Le ministre de la Santé, Anas Doukkali, a réuni il y a quelques jours la presse nationale et quelques professionnels du secteur dans un luxueux Palace de Casablanca pour leur présenter son « bilan » 2018 et les «réalisations » de son département. J’ai beaucoup apprécié le déroulé de son intervention. En bon orateur et dans l’habit d’un communicant aguerri, il a su «convaincre » son auditoire malgré quelques voix dubitatives notamment en ce qui concerne la gestion catastrophique des services des urgences et, plus grave encore, celle de l’épidémie du virus de la grippe H1N1. Quand, par exemple, devant l’insistance des journalistes il a nié en bloc tout décès suite à ce virus, je n’ai pu que le croire : ne représente-t-il pas la parole publique ? N’est-il pas responsable de ses actes et de sa politique devant le roi et le parlement ?
Après un show ministériel qui a duré presque une heure, j’ai eu l’occasion de parler à Anas Doukkali quelques minutes, en aparté. J’ai trouvé en lui un homme affable, trop sûr un peu de sa personne et figé sur ses certitudes, mais il me paraissait sincère. J’ai loué ses qualités devant quelques amis et me suis dit qu’il était peut-être cet homme providentiel dont le ministère de la Santé avait besoin et qui allait secouer le cocotier tout en se débarrassant des brebis galeuses qui rongent le secteur de l’intérieur. Mais jamais je n’aurais pu penser, un seul instant, qu’il pouvait mentir. Eh ben oui, durant tout son exposé, son exercice était basé sur le mensonge dont il a fait un outil de «communication».

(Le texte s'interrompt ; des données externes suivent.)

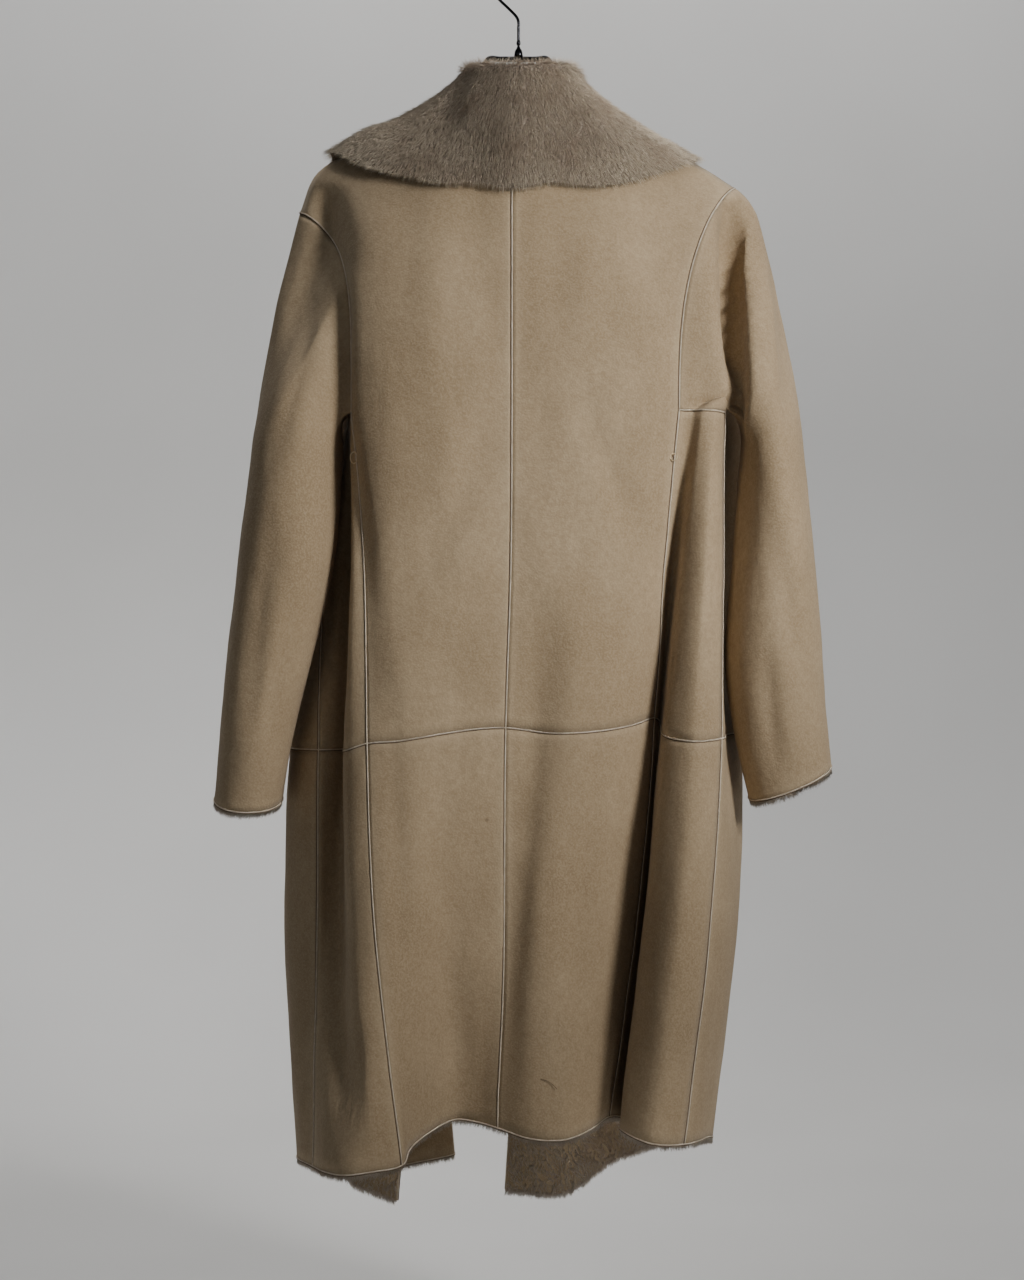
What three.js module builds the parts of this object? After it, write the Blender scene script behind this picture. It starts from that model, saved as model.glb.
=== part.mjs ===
// A knee-length shearling coat on a wire hanger: suede outside, clipped wool inside, with a wide
// shawl collar turned over so that its wool shows. The coat hangs open, folded by its own weight.
//
// Millimetres, +Z up. The back of the coat faces -Y and its fronts face +Y. The origin is the inside
// of the hook's crown, where a rail carries it. Left and right are as seen from behind the coat.
import * as THREE from 'three';

// Driving sizes
const WALL = 4;              // skin and clipped wool together
const COLLAR_WALL = 6;       // the collar's skin and its wool lying down
const SEAM_GAP = 0.3;        // between two pieces at a seam
const WOOL_DROP = 5;         // how far the wool hangs below a cut edge of the skin

// Heights of the levels that every line of the body is given at
const UNDERARM = -458;
const WAIST = -604;
const HIP = -772;
const KNEE = -931;
const HEM = -1160;

// Colours
const SUEDE = new THREE.MeshStandardMaterial({ color: 0xa8957c, roughness: 0.95, metalness: 0 });
const WOOL = new THREE.MeshStandardMaterial({ color: 0x7d7163, roughness: 1, metalness: 0 });
const STEEL = new THREE.MeshStandardMaterial({ color: 0x1d1d20, roughness: 0.25, metalness: 0.9 });

const vector = ([x, y, z]) => new THREE.Vector3(x, y, z);
const mix = (a, b, share) => a + (b - a) * share;
const ease = (share, power) => 1 - (1 - share) ** power;
const spline = (points) => new THREE.CatmullRomCurve3(points, false, 'centripetal');

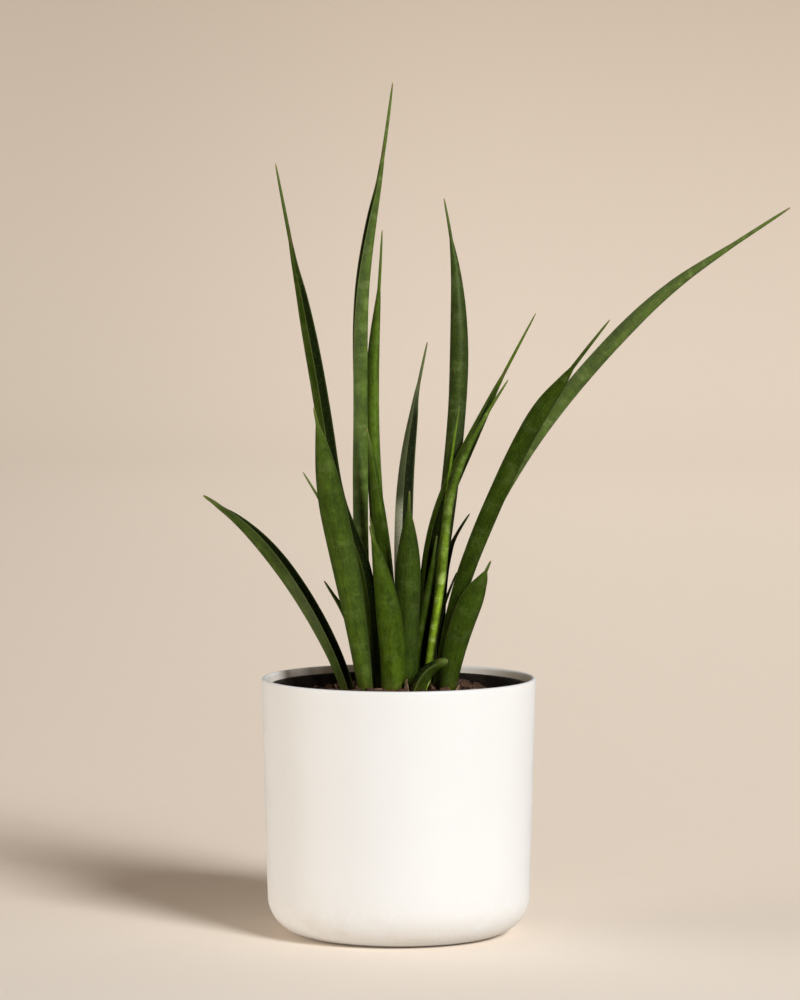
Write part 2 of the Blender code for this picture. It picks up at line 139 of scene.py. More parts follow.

Toutes les personnes présentes à la conférence de presse étaient certaines que le virus de la grippe H1N1 avait fait plusieurs victimes. Des morts. Non seulement le ministre était dans le déni total et repoussait en bloc ces «accusations » mais il s’est permis, sans vergogne, de rétorquer à une journaliste qui lui rappelait le décès d’une femme enceinte à l’hôpital Cheikh Khalifa Ben Zayed de Casablanca de «prouver scientifiquement » qu’elle était morte des suites de la grippe porcine.
Sermonné et recadré le lendemain en Conseil de gouvernement pour la légèreté et la nonchalance avec laquelle il a communiqué sur l’épidémie de grippe, Anas Doukkali se rétracte et reconnaît du bout des lèvres que deux personnes étaient effectivement mortes des suites du virus H1N1. Sans bien sûr aucune compassion envers les victimes et aucune expression de soutien à leurs familles. Puis, en moins de 24 heures, on est passé à cinq morts le vendredi, neuf le samedi…si le ministre a menti d’une manière flagrante devant une brochette de journalistes et de hauts fonctionnaires de son département, sur quoi d’autre a-t-il encore menti ? Sur la gestion des urgences ? Sur les stocks de Tamiflu ? Sur les chiffres de son «bilan » et des ses « réalisations » ? Sur le bilan réel des victimes de H1N1 ? Pour le savoir, les élus de la nation doivent s’approprier le dossier, convoquer le ministre et diligenter une commission d’enquête. Quand l’ex- ministre français du Budget, Jérôme Cahuzac avait démissionné, c’était non pas à cause de ses millions d’euros déposés dans les banques suisses et au Panama, mais parce qu’il avait menti «les yeux dans les yeux » aux français, à l’Assemblée nationale et aux médias. Un sacrilège ! Et ce n’est que par la suite que la Justice a suivi son cours.
C’est le cas aujourd’hui de Anas Doukkali. Il nous a menti « les yeux dans les yeux ». Et personne ne pourra plus le croire désormais. Lorsqu’il a été nommé par le roi il y a tout juste un an, il a prêté serment devant le souverain par ces termes d’une charge symbolique et de responsabilité lourds de sens : «أقسم بالله العلي العظيم أن أكون مخلصاً لديني ولملكي ولوطني وأن أؤدي مهمتي بصدق وأمانة» ! Sans ambages, nous pouvons affirmer que Anas Doukkali est devant un cas de parjure caractérisé. A défaut d’être jugé –cela est du ressort de la Justice-, il doit immédiatement présenter sa démission. Sinon, il appartient au chef de gouvernement de demander au roi de le relever de ses fonctions.